■ Work to complete
Pull out every line of the listing below where "object" appears.

■ Information shown
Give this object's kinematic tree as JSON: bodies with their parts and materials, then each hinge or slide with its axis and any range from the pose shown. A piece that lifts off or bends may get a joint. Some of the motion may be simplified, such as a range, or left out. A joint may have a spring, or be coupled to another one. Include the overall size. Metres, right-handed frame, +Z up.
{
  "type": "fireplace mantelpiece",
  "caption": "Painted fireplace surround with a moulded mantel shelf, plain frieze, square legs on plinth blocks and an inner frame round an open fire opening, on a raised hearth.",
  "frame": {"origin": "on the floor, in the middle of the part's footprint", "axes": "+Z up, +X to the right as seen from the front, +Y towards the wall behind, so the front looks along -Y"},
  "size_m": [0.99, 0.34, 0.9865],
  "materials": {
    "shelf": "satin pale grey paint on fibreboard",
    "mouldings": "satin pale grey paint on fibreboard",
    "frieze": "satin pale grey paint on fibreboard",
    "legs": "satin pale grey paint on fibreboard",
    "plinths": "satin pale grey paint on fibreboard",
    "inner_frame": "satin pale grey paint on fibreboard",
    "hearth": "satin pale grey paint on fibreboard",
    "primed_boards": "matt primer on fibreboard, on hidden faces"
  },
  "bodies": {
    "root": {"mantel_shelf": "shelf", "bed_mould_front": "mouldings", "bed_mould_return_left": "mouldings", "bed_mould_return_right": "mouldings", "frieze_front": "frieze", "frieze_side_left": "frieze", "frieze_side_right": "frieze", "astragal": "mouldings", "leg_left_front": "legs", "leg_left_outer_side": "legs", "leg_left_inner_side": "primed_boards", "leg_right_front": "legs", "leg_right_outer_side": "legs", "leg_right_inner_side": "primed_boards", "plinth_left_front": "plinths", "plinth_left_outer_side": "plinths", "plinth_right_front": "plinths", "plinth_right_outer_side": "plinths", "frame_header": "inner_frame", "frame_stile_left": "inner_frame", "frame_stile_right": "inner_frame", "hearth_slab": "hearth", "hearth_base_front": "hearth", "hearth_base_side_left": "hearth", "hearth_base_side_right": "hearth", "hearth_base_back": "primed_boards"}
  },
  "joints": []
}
==
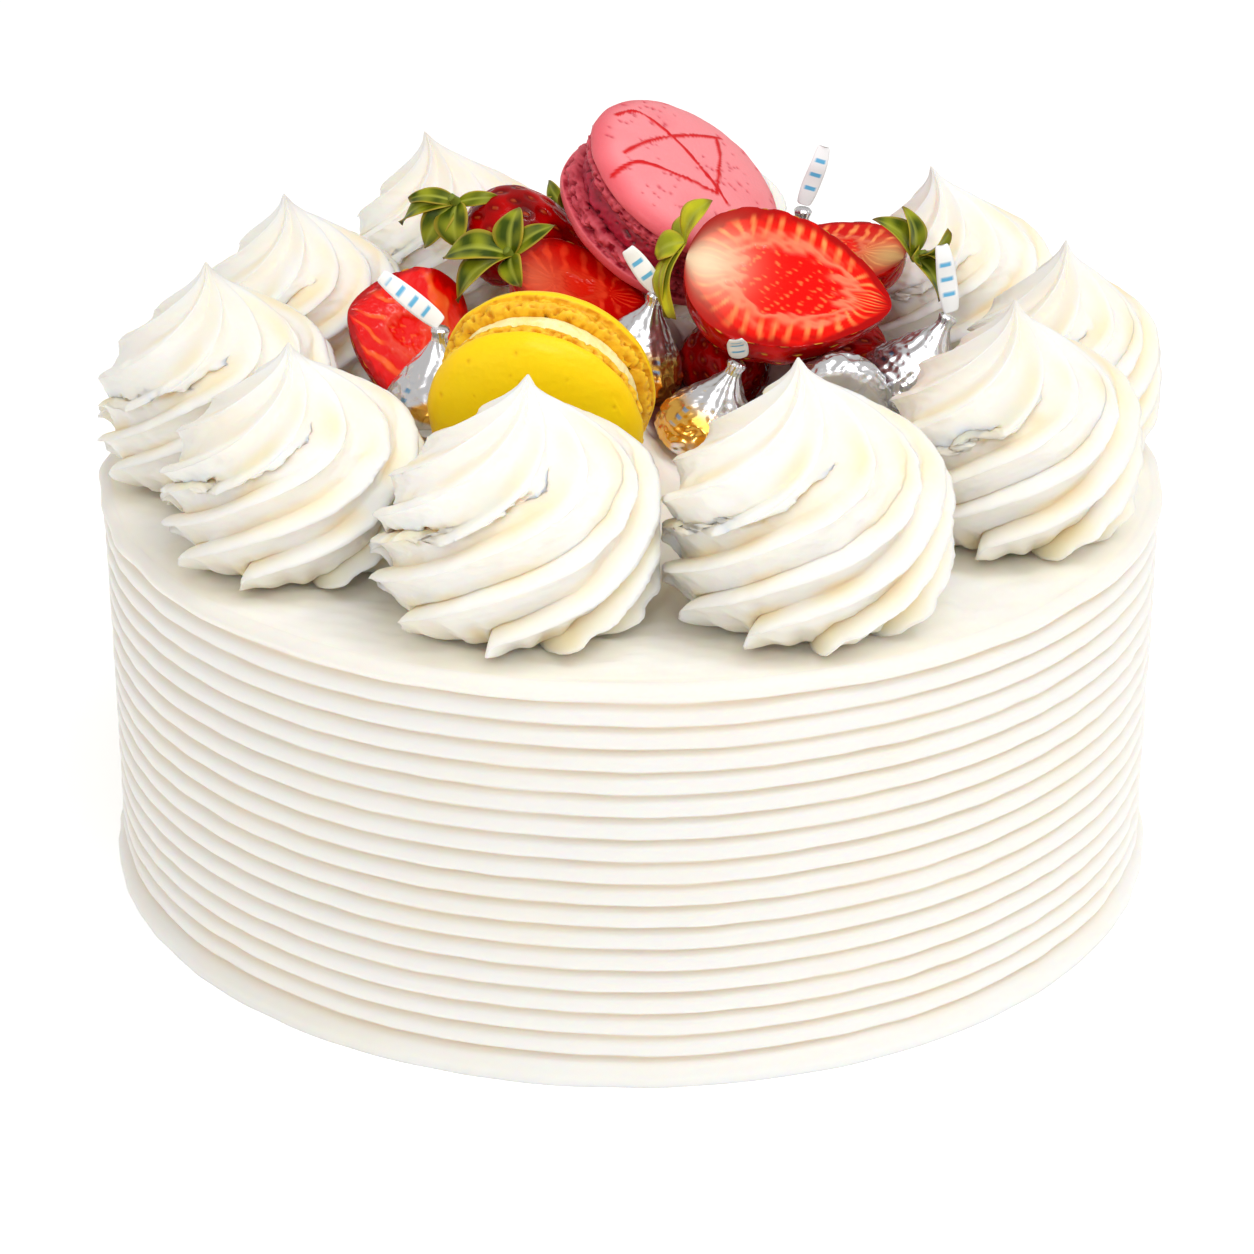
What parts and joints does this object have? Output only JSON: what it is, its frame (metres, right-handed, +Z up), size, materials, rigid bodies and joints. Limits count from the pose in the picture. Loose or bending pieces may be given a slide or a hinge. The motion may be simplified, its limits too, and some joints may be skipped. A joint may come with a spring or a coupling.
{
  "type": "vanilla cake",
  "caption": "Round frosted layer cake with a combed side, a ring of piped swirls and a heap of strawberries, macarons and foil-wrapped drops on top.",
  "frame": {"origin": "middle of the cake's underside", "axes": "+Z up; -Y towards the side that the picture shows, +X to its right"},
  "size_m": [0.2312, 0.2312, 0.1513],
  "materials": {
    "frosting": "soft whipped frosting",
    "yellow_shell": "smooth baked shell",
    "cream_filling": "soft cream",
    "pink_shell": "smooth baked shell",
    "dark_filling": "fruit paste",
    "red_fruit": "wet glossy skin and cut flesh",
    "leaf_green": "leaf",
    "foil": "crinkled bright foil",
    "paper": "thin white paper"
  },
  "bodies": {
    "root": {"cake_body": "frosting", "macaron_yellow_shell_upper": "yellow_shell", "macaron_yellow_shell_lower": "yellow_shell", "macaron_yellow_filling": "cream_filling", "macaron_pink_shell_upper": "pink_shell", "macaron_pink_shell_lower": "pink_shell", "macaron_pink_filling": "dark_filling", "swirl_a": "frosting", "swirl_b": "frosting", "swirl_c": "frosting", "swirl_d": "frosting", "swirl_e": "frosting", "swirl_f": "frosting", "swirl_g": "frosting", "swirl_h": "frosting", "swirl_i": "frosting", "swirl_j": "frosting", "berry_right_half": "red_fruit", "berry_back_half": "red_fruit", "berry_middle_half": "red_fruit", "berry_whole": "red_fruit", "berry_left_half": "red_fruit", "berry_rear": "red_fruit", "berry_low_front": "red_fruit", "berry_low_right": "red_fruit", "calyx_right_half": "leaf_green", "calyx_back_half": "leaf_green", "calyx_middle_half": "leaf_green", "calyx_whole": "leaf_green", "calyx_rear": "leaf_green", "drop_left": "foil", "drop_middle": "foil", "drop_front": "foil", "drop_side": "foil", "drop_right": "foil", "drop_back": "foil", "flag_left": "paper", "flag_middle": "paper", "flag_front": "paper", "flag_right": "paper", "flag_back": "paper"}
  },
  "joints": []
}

■ Full response
Give this object's kinematic tree as JSON: bodies with their parts and materials, then each hinge or slide with its axis and any range from the pose shown. A piece that lifts off or bends may get a joint. Some of the motion may be simplified, such as a range, or left out. A joint may have a spring, or be coupled to another one. Include the overall size. Metres, right-handed frame, +Z up.
What parts and joints does this object have? Output only JSON: what it is, its frame (metres, right-handed, +Z up), size, materials, rigid bodies and joints. Limits count from the pose in the picture. Loose or bending pieces may be given a slide or a hinge. The motion may be simplified, its limits too, and some joints may be skipped. A joint may come with a spring or a coupling.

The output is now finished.